Tuesday, 8 March 2016

Island Crashers!

Last month Brent Newhall threw up an impromptu Fantasy RPG design contest. There was only about two weeks to come up with an RPG that fit a list of parameters. He was tired of the same-old same-old in Fantasy RPGs. He wanted something without the standard tropes of Sword and Sorcery so the contest was to make a game without things that you'd expect to see: No swords, no dungeons, no guns, no boring monsters, no women in revealing outfits, no barbarians, no Vancian magic, and no elves/dwarfs/hobbits.

"Island" by Elbardo
Back when I first started the blog I mused about a mash-up between Edgar Rice Burroughs' Barsoom and Ursula K. LeGuin's Earthsea settings. I never did anything with it before, but the more I thought about it the more it fit Brent's requirements. I had to lean it more toward Earthsea than I originally planned, since swords and the scantily clad are a big part of the Barsoom identity, but it would fit naturally.

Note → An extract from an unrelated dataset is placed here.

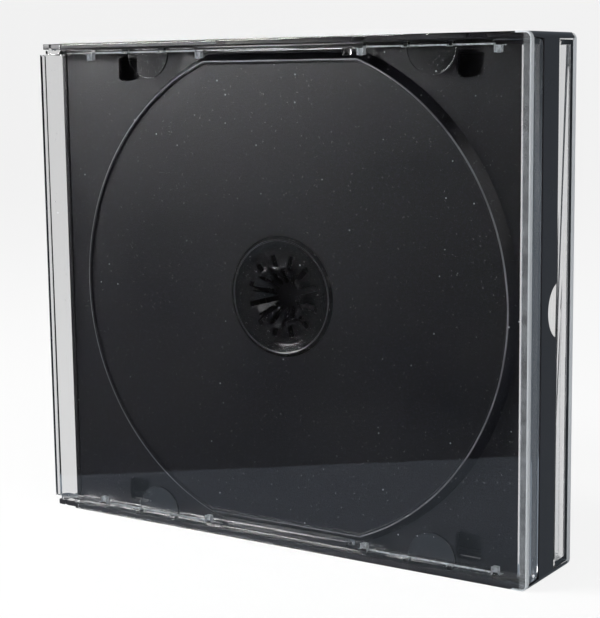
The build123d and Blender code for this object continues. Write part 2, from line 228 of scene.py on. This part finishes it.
class Wire:
    """A node socket that Python expressions can be written on."""

    def __init__(self, graph, socket):
        self.graph = graph
        self.socket = socket

    def _math(self, operation, first, second=0.0):
        return self.graph.node("ShaderNodeMath", {"operation": operation}, {0: first, 1: second})

    def __add__(self, other):
        return self._math("ADD", self, other)

    __radd__ = __add__

    def __mul__(self, other):
        return self._math("MULTIPLY", self, other)

    __rmul__ = __mul__

    def __sub__(self, other):
        return self._math("SUBTRACT", self, other)

    def __rsub__(self, other):
        return self._math("SUBTRACT", other, self)

    def __gt__(self, other):
        return self._math("GREATER_THAN", self, other)

    def __lt__(self, other):
        return self._math("LESS_THAN", self, other)

    def size(self):
        """The value without its sign."""
        return self._math("ABSOLUTE", self)

    def root(self):
        """The square root."""
        return self._math("SQRT", self)

    def either(self, other):
        """The larger of two masks."""
        return self._math("MAXIMUM", self, other)


class Graph:
    """A material's node tree, filled through one method."""

    def __init__(self, name):
        self.material = bpy.data.materials.new(name)
        self.material.use_nodes = True
        self.tree = self.material.node_tree
        self.tree.nodes.clear()

    @classmethod
    def of_tree(cls, tree):
        """A graph on a node tree that is already there, emptied first."""
        graph = cls.__new__(cls)
        graph.tree = tree
        tree.nodes.clear()
        return graph

    def node(self, kind, settings=None, inputs=None, output=0):
        """Add a node, make its settings, then fill its sockets with values or wires."""
        made = self.tree.nodes.new(kind)
        for key, value in (settings or {}).items():
            if key == "stops":
                self._stops(made.color_ramp, value)
            else:
                setattr(made, key, value)
        for key, value in (inputs or {}).items():
            socket = made.inputs[key]
            if isinstance(value, Wire):
                self.tree.links.new(value.socket, socket)
            else:
                socket.default_value = value
        if not made.outputs:
            return made
        return Wire(self, made.outputs[output])

    @staticmethod
    def _stops(ramp, stops):
        while len(ramp.elements) < len(stops):
            ramp.elements.new(0.5)
        for element, (place, colour) in zip(ramp.elements, stops):
            element.position = place
            element.color = colour

    def place(self):
        """Object coordinates, which are the row frame's metres."""
        return self.node("ShaderNodeTexCoord", output="Object")

    def axes(self):
        """The X, Y and Z of the object coordinates."""
        across = self.node("ShaderNodeSeparateXYZ", {}, {0: self.place()}, output="X")
        outputs = across.socket.node.outputs
        return across, Wire(self, outputs["Y"]), Wire(self, outputs["Z"])

    def noise(self, spacing, detail=2.0):
        """A noise whose features are about as far apart as the spacing."""
        return self.node("ShaderNodeTexNoise", {}, {
            "Vector": self.place(), "Scale": 1.0 / spacing, "Detail": detail, "Roughness": 0.5})

    def stretched(self, scale, turn):
        """Object coordinates stretched along one direction, for scratches."""
        return self.node("ShaderNodeMapping", {}, {
            "Vector": self.place(), "Scale": scale, "Rotation": turn})

    def ramp(self, value, low, high):
        """A value taken from 0 to 1 between two levels."""
        return self.node("ShaderNodeMapRange", {"clamp": True}, {
            "Value": value, "From Min": low, "From Max": high, "To Min": 0.0, "To Max": 1.0})

    def blend(self, share, first, second):
        """Two colours mixed by a mask."""
        mixed = self.node("ShaderNodeMix", {"data_type": "RGBA"}, {0: share}, output=2)
        node = mixed.socket.node
        for index, value in ((6, first), (7, second)):
            if isinstance(value, Wire):
                self.tree.links.new(value.socket, node.inputs[index])
            else:
                node.inputs[index].default_value = value
        return mixed

    def mix(self, share, first, second):
        """Two shaders mixed by a mask."""
        return self.node("ShaderNodeMixShader", {}, {0: share, 1: first, 2: second})

    def glow(self, strength, colour=WHITE):
        """A plain glow."""
        return self.node("ShaderNodeEmission", {}, {"Color": opaque(colour), "Strength": strength})

    def light_path(self, in_front):
        """Masks for rays from the camera, through clear plastic, and mirrored towards the front."""
        names = ("Is Camera Ray", "Is Transmission Ray", "Diffuse Depth", "Glossy Depth")
        outputs = self.node("ShaderNodeLightPath").socket.node.outputs
        camera, through, scattered, mirrored = (Wire(self, outputs[name]) for name in names)
        seen = scattered < 0.5
        return camera, through * seen, (mirrored > 0.5) * seen * in_front.either(1.0 - through)

    def bump(self, height, strength, distance):
        """A normal that follows a height."""
        return self.node("ShaderNodeBump", {}, {
            "Height": height, "Strength": strength, "Distance": distance})

    def finish(self, surface):
        """Send a shader to the surface output."""
        self.node("ShaderNodeOutputMaterial", {}, {"Surface": surface})
        return self.material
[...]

With my setting decided and ten days left in the contest I cleared a few days to sit down and write. I have a scattered collection of hand-written notes for an RPG system that emphasizes fast, pulpy play that I've mentioned here before. I took that scattered mess, read through it, and then I wrote.

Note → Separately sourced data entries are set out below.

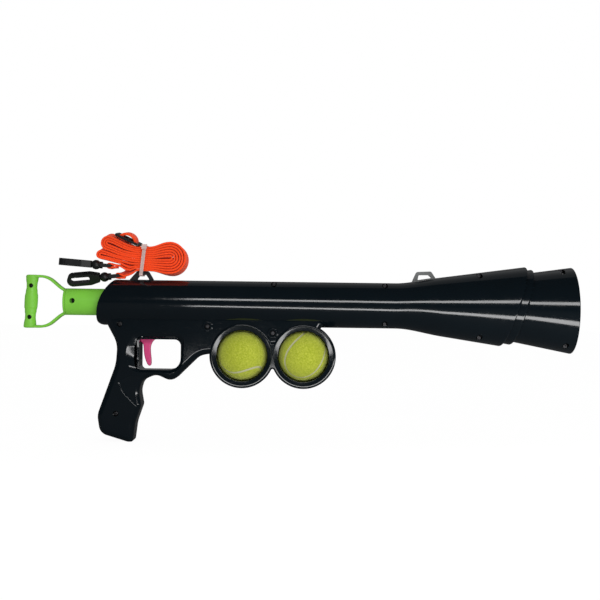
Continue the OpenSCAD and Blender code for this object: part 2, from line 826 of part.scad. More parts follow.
// Helical spring along Z with closed end turns
module coil(r, wire, length, turns, closed = 1, steps = spring_steps, sides = 6) {
    rise = length - wire;
    dead = closed * (wire + 0.35);
    function height(u) =
        u < closed ? u * (wire + 0.35)
        : u > turns - closed ? rise - (turns - u) * (wire + 0.35)
        : dead + (u - closed) / (turns - 2 * closed) * (rise - 2 * dead);
    count = turns * steps;
    loft([for (i = [0 : count])
        let (u = i / steps, a = 360 * u)
        [for (j = [0 : sides - 1])
            let (b = -360 * j / sides, q = r + wire / 2 * cos(b))
            [q * cos(a), q * sin(a), wire / 2 + height(u) + wire / 2 * sin(b)]]]);
}

module drive_spring() {
    start = guide_x + guide_t + free_gap;
    color(steel_grey) translate([start, 0, 0]) rotate([0, 90, 0])
        coil(spring_r, spring_wire, striker_x - striker_t - free_gap - start, spring_turns);
}

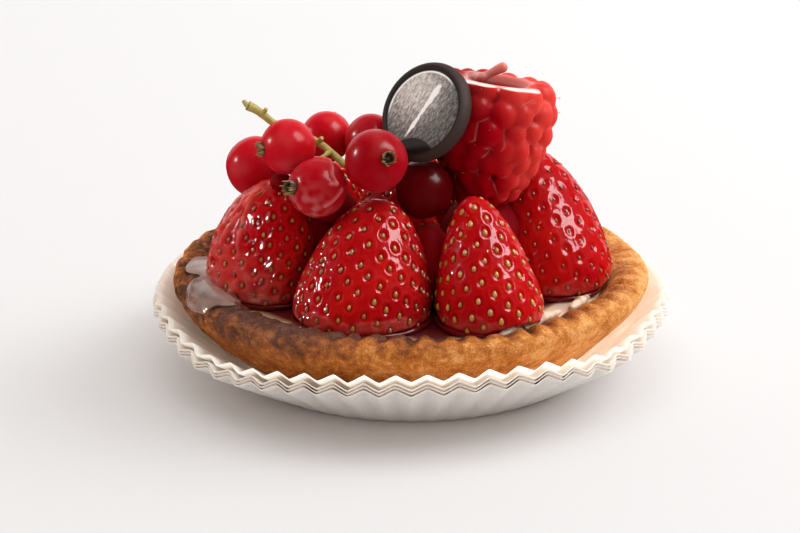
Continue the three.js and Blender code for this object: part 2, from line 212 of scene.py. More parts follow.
# The scratch runs from one place on the face to another, and has widths at shares of its way.
# The chart is the side of the square that the face's UV map covers.
DISC = {
    "radius": 8.9,
    "thickness": 3.6,
    "centre": (2.5, -10.65, 48.3),
    "facing": (-0.567, -0.645, 0.512),
    "face_radius": 7.3,
    "chart": 20,
    "scratch": ((2.2, 5.0), (-1.3, -5.4)),
    "scratch_widths": (
        (0, 0.12, 0.35, 0.6, 0.74, 0.86, 1), (0.3, 0.62, 0.42, 0.26, 0.42, 0.24, 0.14)),
}

# The way to the small lamp, and the way a facet faces that mirrors it to the camera
LAMP_WAY = (-0.93, 0.05, 0.35)
GLINT_WAY = (-0.63, -0.6, 0.49)
# Each lamp, in metres and watts: name, the way to it, distance, size, power, colour, and
# whether it fills in light, shows only as a gleam in what is glossy, or does both
LAMPS = (
    ("window", (0.78, 0.25, 0.57), 1.0, (0.83, 0.7), 7.3, (0.97, 0.985, 1), "fill"),
    ("window_gleam", (0.62, -0.16, 0.785), 1.02, (0.54, 0.66), 15.5, (1, 1, 1), "gleam"),
    ("small_lamp", LAMP_WAY, 0.7, (0.09, 0.09), 2.6, (1, 0.98, 0.95), "gleam"),
    ("overhead", (0, 0.12, 1), 1.5, (2.4, 2.0), 8.3, (1, 0.98, 0.965), "fill"),
    ("ceiling", (0, 0.5, 1), 1.3, (1.2, 1.0), 1.2, (1, 1, 1), "both"),
    ("backdrop", (0, 1, 0.25), 1.2, (2.6, 0.9), 6.0, (1, 1, 1), "both"),
)
LAMP_TARGET_HEIGHT = 0.02
# The lens and its sensor in millimetres, and the camera's place and target in metres
CAMERA = {
    "lens": 130.57,
    "sensor": 36,
    "place": (0, -0.4838, 0.1906),
    "target": (-0.00206, 0, 0.0166),
}


class TartletSizes(bpy.types.PropertyGroup):
    """Counts and sizes of the tartlet's repeated detail."""

    pleats: bpy.props.IntProperty(
        name="Pleats", description="Flutes round each paper case", default=54, min=30, max=90)
    pleat_depth: bpy.props.FloatProperty(
        name="Pleat Depth", description="Half the height of a flute at the rim",
        default=0.62 * MM, min=0, max=0.003, unit="LENGTH")
    crimps: bpy.props.IntProperty(
        name="Crimps", description="Pinches round the rim of the shell", default=58, min=20, max=90)
    crimp_depth: bpy.props.FloatProperty(
        name="Crimp Depth", description="Depth of a pinch in the shell's rim",
        default=1.25 * MM, min=0, max=0.003, unit="LENGTH")
    seed_pitch: bpy.props.FloatProperty(
        name="Seed Pitch", description="Distance from one strawberry seed to the next",
        default=2.85 * MM, min=0.0015, max=0.006, unit="LENGTH")
    pit_depth: bpy.props.FloatProperty(
        name="Pit Depth", description="Depth of the dimple round a strawberry seed",
        default=0.42 * MM, min=0, max=0.001, unit="LENGTH")


def colour_choice(name, description, default):
    """A colour that can be changed in the panel."""
    return bpy.props.FloatVectorProperty(
        name=name, description=description, subtype="COLOR", default=default, min=0, max=1)


class TartletColours(bpy.types.PropertyGroup):
    """Colours of the tartlet's parts."""

    paper: colour_choice("Paper", "Baking paper", (0.97, 0.84, 0.76))
    stain: colour_choice("Stain", "Fat soaked into the paper", (0.55, 0.38, 0.24))
    crust_pale: colour_choice("Pale Crust", "Least baked pastry", (0.84, 0.42, 0.14))
    crust_brown: colour_choice("Brown Crust", "Well baked pastry", (0.36, 0.1, 0.016))
    crust_dark: colour_choice("Dark Crust", "Caramelised pastry", (0.1, 0.026, 0.007))
    cream: colour_choice("Cream", "Cream filling", (0.88, 0.72, 0.55))
    strawberry: colour_choice("Strawberry", "Ripe strawberry skin", (0.47, 0.0025, 0.006))
    seed: colour_choice("Seed", "Strawberry seeds", (0.66, 0.31, 0.05))
    currant: colour_choice("Currant", "Redcurrant skin", (0.56, 0.003, 0.01))
    raspberry: colour_choice("Raspberry", "Raspberry flesh", (0.42, 0.001, 0.008))
    stem: colour_choice("Stem", "Stalk of the currants", (0.42, 0.37, 0.06))
    husk: colour_choice("Dried Flower", "Withered flower end of a currant", (0.12, 0.06, 0.022))
    chocolate: colour_choice("Chocolate", "Dark chocolate", (0.055, 0.03, 0.024))
    silver: colour_choice("Silver", "Silver dusting on the disc", (0.5, 0.45, 0.42))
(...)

The 3D System is designed to facilitate the fast-paced pulpy play that I love. There is room to be creative as a player. Combat is usually decisive and brutal while having the robust quality needed to for the fight scene in The Phoenix on the Sword. Magic is freeform, making wizards almost as dangerous to partner with as they are to face if they overreach their ability.

"Ruins - Environment Sketch" by Jorge Jacinto

The character generation system is integrated with the system. If there is a weakness, this is it. Anyone who wants to run in their own home brew setting will need to adapt the character generation tables to fit their dream setting or rewrite them entirely. I plan to make at least one fairly generic version of the game that can be used for different settings but the implied setting is going to be baked in regardless. What could be a bug for some I see as a feature. In the process of rolling up a character a player should get a feel for the world that created that character. The character is a natural product of the setting and fits into it.

"Overgrown Temple" by Jorge Jacinto

The Island generator is also not as complete as I would like. I'll finish fleshing it out after the contest, but for now it has a lot of repetition and does not go to the 216 unique encounter entries that I originally conceived when I started it. There was not enough time to fill it out the way I wanted within the contest time but it will allow a GM to create a viable point-crawl on an island in 15-20 minutes.

"Turtle Island" by Khirono

The setting for Island Crashers is an Archipelago that is slowly sinking into the sea. The need for new land to settle sends explorers out into the blue for new island wildernesses to tame. Too bad they aren't the only ones interested.

I basically jumped on the contest to force myself to get the game into a playable form that I could share. I don't know how Brent will be choosing the winner or even when. The draft for Island Crashers is rough, but usable and the island generator should get you a couple of decent islands for your group. There are some subtle hooks to draw your party into intrigues in the Archipelago proper, but there's no reason why you can't start with something like that.

If you do take the time to read through the rules I'd like to hear what you think about it. If you actually give it a try, I'd love to hear how it went and what your thoughts are.